Life cycle assessment is a powerful tool to quantify environmental impacts but also to investigate the environmental hot spots along relevant supply chains. Specifically for this production route, company data for the Salar de Atacama is available. For climate change impacts, the main contributors are heat and chemicals. The heat is mainly based on fossil fuels but might be replaced by renewable energies in future. The production of chemicals (e.g., soda ash needed to produce the final lithium carbonate) is highly energy intensive and also based on fossil fuels. For instance, renewable energies could reduce the fossil fuel demand for soda ash production. Hence, these supply chains would need to be decarbonized as well to lower the climate change impacts of lithium carbonate production.

Consuming water in arid areas, like Salar de Atacama, might cause impacts on fragile wetland and lake ecosystems. There are two types of water demand when producing lithium carbonate: 1. the brine containing lithium and 2. freshwater used for lithium carbonate production directly on-site but also used within relevant supply chains (e.g., soda ash production). When quantifying water scarcity impacts by a method recommended by the United Nations Environmental Programme, only freshwater consumption is assessed by definition. From a life cycle assessment perspective, we find that the water scarcity impacts are more relevant regarding the freshwater used on-site compared to freshwater used in supply chains (e.g., chemical production and energy provision).

Due to its high salt content, brines are not accessible and/or usable by ecosystems and human beings and are therefore excluded in the aforementioned method. However, this does not mean that the effect of pumping the brine to the surface should not be investigated. Hydrogeological analyses are required to assess the effect on aquifers and ecosystems at Salar de Atacama. Research has shown that the decades of brine pumping has affected the hydrogeological systems in the Salar de Atacama. By using satellite images, the effects of surrounding ecosystems were investigated. The authors emphasized that other stressors, such as tourism and population increase, potentially impacting the local system at Salar de Atacama need to be further researched.

Lithium from other salt lakes in a Li-ion battery

Due to the increasing lithium demand, extraction only in Salar de Atacama will not be enough. Thus, salt lakes with elevated lithium concentrations in China and Argentina became interesting for lithium carbonate production. However, the lithium concentration in these deposits is lower than the one of Salar de Atacama and, unfavorable elements (e.g., magnesium or boron) lower the recovery rate of lithium when using the production route of Salar de Atacama. Consequently, other recovery technologies were investigated: for example, Chaerhan salt lake in China currently produces lithium carbonate using the so-called Li-ion selective adsorption technique.

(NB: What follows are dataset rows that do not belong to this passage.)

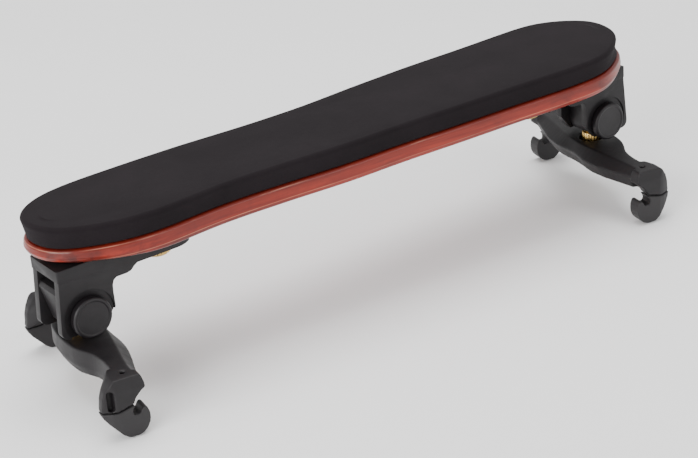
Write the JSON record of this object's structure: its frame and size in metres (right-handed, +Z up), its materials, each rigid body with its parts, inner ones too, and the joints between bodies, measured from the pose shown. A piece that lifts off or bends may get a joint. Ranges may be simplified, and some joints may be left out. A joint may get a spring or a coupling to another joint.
{
  "type": "violin shoulder rest",
  "caption": "Padded wooden bar on two folding, height-adjustable legs, each with a swivelling fork whose rubber-tipped claws grip a violin's edge.",
  "frame": {"origin": "on the ground under the middle of the bounding box", "axes": "+X along the board towards the right leg, +Z up, -Y towards the edge of the board that faces the camera"},
  "size_m": [0.2484, 0.0774, 0.062],
  "materials": {
    "board": "clear gloss varnish",
    "pad": "fine matte closed-cell foam",
    "plastic": "satin, finely textured",
    "rubber": "satin",
    "brass": "knurled, polished",
    "steel": "plain"
  },
  "bodies": {
    "board": {"wood_board": "board", "foam_pad": "pad", "thread_insert_left": "brass", "thread_insert_right": "brass"},
    "bracket_left": {"bracket_left": "plastic"},
    "thumb_screw_left": {"thumb_screw_left": "brass", "thumb_washer_left": "steel"},
    "hinge_block_left": {"hinge_block_left": "plastic"},
    "pivot_left_front": {"pivot_pin_left_front": "steel", "pivot_knob_left_front": "plastic"},
    "pivot_left_rear": {"pivot_pin_left_rear": "steel", "pivot_knob_left_rear": "plastic"},
    "thrust_washer_left": {"thrust_washer_left": "steel"},
    "height_stud_left": {"height_stud_left": "brass", "height_collar_left": "brass", "retaining_nut_left": "brass"},
    "fork_left": {"fork_left": "plastic", "boot_left_front": "rubber", "boot_left_rear": "rubber"},
    "bracket_right": {"bracket_right": "plastic"},
    "thumb_screw_right": {"thumb_screw_right": "brass", "thumb_washer_right": "steel"},
    "hinge_block_right": {"hinge_block_right": "plastic"},
    "pivot_right_front": {"pivot_pin_right_front": "steel", "pivot_knob_right_front": "plastic"},
    "pivot_right_rear": {"pivot_pin_right_rear": "steel", "pivot_knob_right_rear": "plastic"},
    "thrust_washer_right": {"thrust_washer_right": "steel"},
    "height_stud_right": {"height_stud_right": "brass", "height_collar_right": "brass", "retaining_nut_right": "brass"},
    "fork_right": {"fork_right": "plastic", "boot_right_front": "rubber", "boot_right_rear": "rubber"}
  },
  "joints": [
    {"name": "width_left", "type": "slide", "parent": "board", "child": "bracket_left", "axis": [-1, 0, -0.0055], "range_m": [-0.009, 0.003]},
    {"name": "thumb_turn_left", "type": "hinge", "parent": "board", "child": "thumb_screw_left", "pos_m": [-0.0789, 0.00226, 0.04022], "axis": [-0.0055, 0, 1], "continuous": true},
    {"name": "fold_left", "type": "hinge", "parent": "bracket_left", "child": "hinge_block_left", "pos_m": [-0.10954, 0.00226, 0.02775], "axis": [0, -1, 0], "range_deg": [-8, 50]},
    {"name": "knob_front_left", "type": "hinge", "parent": "bracket_left", "child": "pivot_left_front", "pos_m": [-0.10954, -0.00674, 0.02775], "axis": [0, -1, 0], "continuous": true},
    {"name": "knob_rear_left", "type": "hinge", "parent": "bracket_left", "child": "pivot_left_rear", "pos_m": [-0.10954, 0.01126, 0.02775], "axis": [0, 1, 0], "continuous": true},
    {"name": "height_left", "type": "slide", "parent": "hinge_block_left", "child": "thrust_washer_left", "axis": [0.0055, 0, -1], "range_m": [-0.0002, 0.009]},
    {"name": "stud_turn_left", "type": "hinge", "parent": "thrust_washer_left", "child": "height_stud_left", "pos_m": [-0.10949, 0.00226, 0.02005], "axis": [-0.0055, 0, 1], "range_deg": [-91, 4051]},
    {"name": "swivel_left", "type": "hinge", "parent": "thrust_washer_left", "child": "fork_left", "pos_m": [-0.10947, 0.00226, 0.01505], "axis": [-0.0055, 0, 1], "range_deg": [-26.4, 43.6]},
    {"name": "width_right", "type": "slide", "parent": "board", "child": "bracket_right", "axis": [1, 0, 0.0055], "range_m": [-0.009, 0.003]},
    {"name": "thumb_turn_right", "type": "hinge", "parent": "board", "child": "thumb_screw_right", "pos_m": [0.07829, 0.00226, 0.04108], "axis": [-0.0055, 0, 1], "continuous": true},
    {"name": "fold_right", "type": "hinge", "parent": "bracket_right", "child": "hinge_block_right", "pos_m": [0.10906, 0.00226, 0.02895], "axis": [0, 1, 0], "range_deg": [-8, 50]},
    {"name": "knob_front_right", "type": "hinge", "parent": "bracket_right", "child": "pivot_right_front", "pos_m": [0.10906, -0.00674, 0.02895], "axis": [0, -1, 0], "continuous": true},
    {"name": "knob_rear_right", "type": "hinge", "parent": "bracket_right", "child": "pivot_right_rear", "pos_m": [0.10906, 0.01126, 0.02895], "axis": [0, 1, 0], "continuous": true},
    {"name": "height_right", "type": "slide", "parent": "hinge_block_right", "child": "thrust_washer_right", "axis": [0.0055, 0, -1], "range_m": [-0.0014, 0.0078]},
    {"name": "stud_turn_right", "type": "hinge", "parent": "thrust_washer_right", "child": "height_stud_right", "pos_m": [0.10911, 0.00226, 0.02005], "axis": [-0.0055, 0, 1], "range_deg": [-631, 3511]},
    {"name": "swivel_right", "type": "hinge", "parent": "thrust_washer_right", "child": "fork_right", "pos_m": [0.10914, 0.00226, 0.01505], "axis": [-0.0055, 0, 1], "range_deg": [-24.8, 45.2]}
  ],
  "couplings": [
    {"joint": "stud_turn_left", "follows": "height_left", "rad_per_m": 7854},
    {"joint": "stud_turn_right", "follows": "height_right", "rad_per_m": 7854}
  ]
}
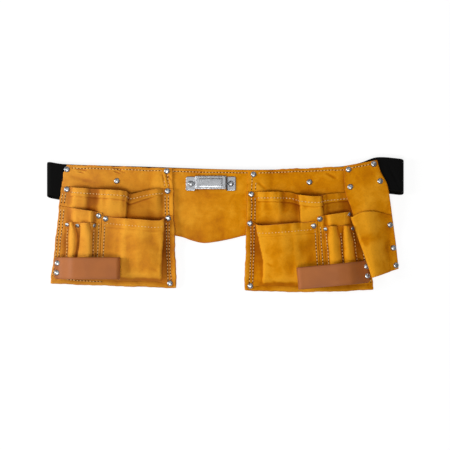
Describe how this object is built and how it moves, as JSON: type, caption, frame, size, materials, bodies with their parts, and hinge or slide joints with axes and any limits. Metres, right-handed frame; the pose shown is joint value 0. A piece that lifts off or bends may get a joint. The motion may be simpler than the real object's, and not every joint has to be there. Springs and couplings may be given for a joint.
{
  "type": "nail apron",
  "caption": "Carpenter's nail apron in split leather: two flared pouches with nail pockets, pencil sleeves and hammer loops, a steel tape clip and a side holster on a buckled webbing belt.",
  "frame": {"origin": "on the surface the apron lies on, under the middle of its bounding box", "axes": "+X to the right as seen from the front, +Y towards the waist edge, +Z away from the surface, out of the front of the pockets"},
  "size_m": [0.536, 0.2006, 0.0372],
  "materials": {
    "suede": "napped split leather, golden tan",
    "loop_leather": "smooth brown leather",
    "webbing": "woven webbing, black",
    "plastic": "matte black",
    "clip_steel": "bright, lightly brushed",
    "rivets": "bright nickel plate"
  },
  "bodies": {
    "root": {"belt_buckle": "plastic", "centre_panel": "suede", "left_hammer_loop": "loop_leather", "left_nail_pocket": "suede", "left_pencil_sleeves": "suede", "left_pouch": "suede", "left_tool_pocket": "suede", "right_hammer_loop": "loop_leather", "right_nail_pocket": "suede", "right_pencil_sleeves": "suede", "right_pouch": "suede", "right_tool_pocket": "suede", "rivet_clip_left": "rivets", "rivet_clip_right": "rivets", "rivet_holster_corner": "rivets", "rivet_holster_edge_lower": "rivets", "rivet_holster_edge_upper": "rivets", "rivet_holster_seam_lower": "rivets", "rivet_holster_seam_middle": "rivets", "rivet_holster_seam_upper": "rivets", "rivet_holster_side": "rivets", "rivet_left_foot_inner": "rivets", "rivet_left_loop_lower": "rivets", "rivet_left_loop_upper": "rivets", "rivet_left_nail_inner": "rivets", "rivet_left_nail_outer": "rivets", "rivet_left_rim_inner": "rivets", "rivet_left_rim_outer": "rivets", "rivet_left_sleeve_inner": "rivets", "rivet_left_sleeve_middle": "rivets", "rivet_left_sleeve_outer": "rivets", "rivet_left_tool_inner": "rivets", "rivet_left_top_inner": "rivets", "rivet_left_top_middle": "rivets", "rivet_left_top_outer": "rivets", "rivet_right_foot_inner": "rivets", "rivet_right_loop_lower": "rivets", "rivet_right_loop_upper": "rivets", "rivet_right_nail_inner": "rivets", "rivet_right_nail_outer": "rivets", "rivet_right_rim_inner": "rivets", "rivet_right_sleeve_inner": "rivets", "rivet_right_sleeve_outer": "rivets", "rivet_right_tool_inner": "rivets", "rivet_right_tool_outer": "rivets", "rivet_right_top_inner": "rivets", "rivet_right_top_middle": "rivets", "side_holster": "suede", "tape_clip": "clip_steel", "waist_belt": "webbing"}
  },
  "joints": []
}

But how does this production route compare to the established route in Chile? Given the lack of publicly available data, in our recent study, we used patents to model the production routes in Argentina and China site-specifically. We considered environmental parameters, such as brine chemistry, annual temperature, and altitude, which affect lithium carbonate production. The technology applied at Chaerhan salt lake is characterized by its high freshwater and energy demand compared to the one at Salar de Atacama. When quantifying climate change and water scarcity impacts, we found that the impacts are roughly 10 times (!) higher than at Salar de Atacama

This led inevitably to the question: What do these results mean for the production of a Li-ion battery? For the example of climate change impacts, using lithium carbonate from Chaerhan for a Li-ion battery increases these impacts by already 19% (Figure 3). Notably, this does not change the CO2 superiority of electric vehicles (EV) vs. combustion vehicles in most cases (feel free to experiment yourself using PSI’s carculator).

Our study clearly demonstrates that the origin of lithium significantly influences the effect on the global warming potential of lithium from different brine deposits to a Li-ion battery. In other words, if a battery actually contains lithium from the Chinese Chaerhan salt lake, given the lack of data, its climate change impact was underestimated so far.

Policies around the globe are getting more stringent not only regarding the climate change impact but also relating to fair and social supply chain practices (e.g., EU Supply Chain Due Diligence Directive). But how can such policies be enforced with opaque supply chains? Gladly, policymakers don’t only depend on supply chain transparency, they also influence it.

Recent developments in the policy landscape emphasize that the origin of raw materials becomes more important (e.g., the US Inflation Reduction Act) and even threaten to exclude battery producers that rely on too carbon-intensive materials from the economic market (e.g., EU Battery Regulation). Concrete propositions how these ambitious goals can be achieved include the currently developed EU Battery Passport, a digital product “passport” that stores a multitude of information, including the origin of critical materials. This way, it will be in the best interest for players along the supply chain to be not only more transparent about their procurement and production but also to reduce operational and supply chain emissions.

We urgently need more transparent supply chains to be able to attribute environmental and social impacts accurately and to understand the effects of upstream industries, such as the mining sector. Furthermore, a standardized reporting of the carbon footprint is also needed to allow the development of efficient decarbonization strategies and simultaneously avoid severe environmental burden shifting. We call upon industrial actors, policymakers and consumers to respectively provide, facilitate and demand best efforts to quickly and substantially improve supply chain transparency.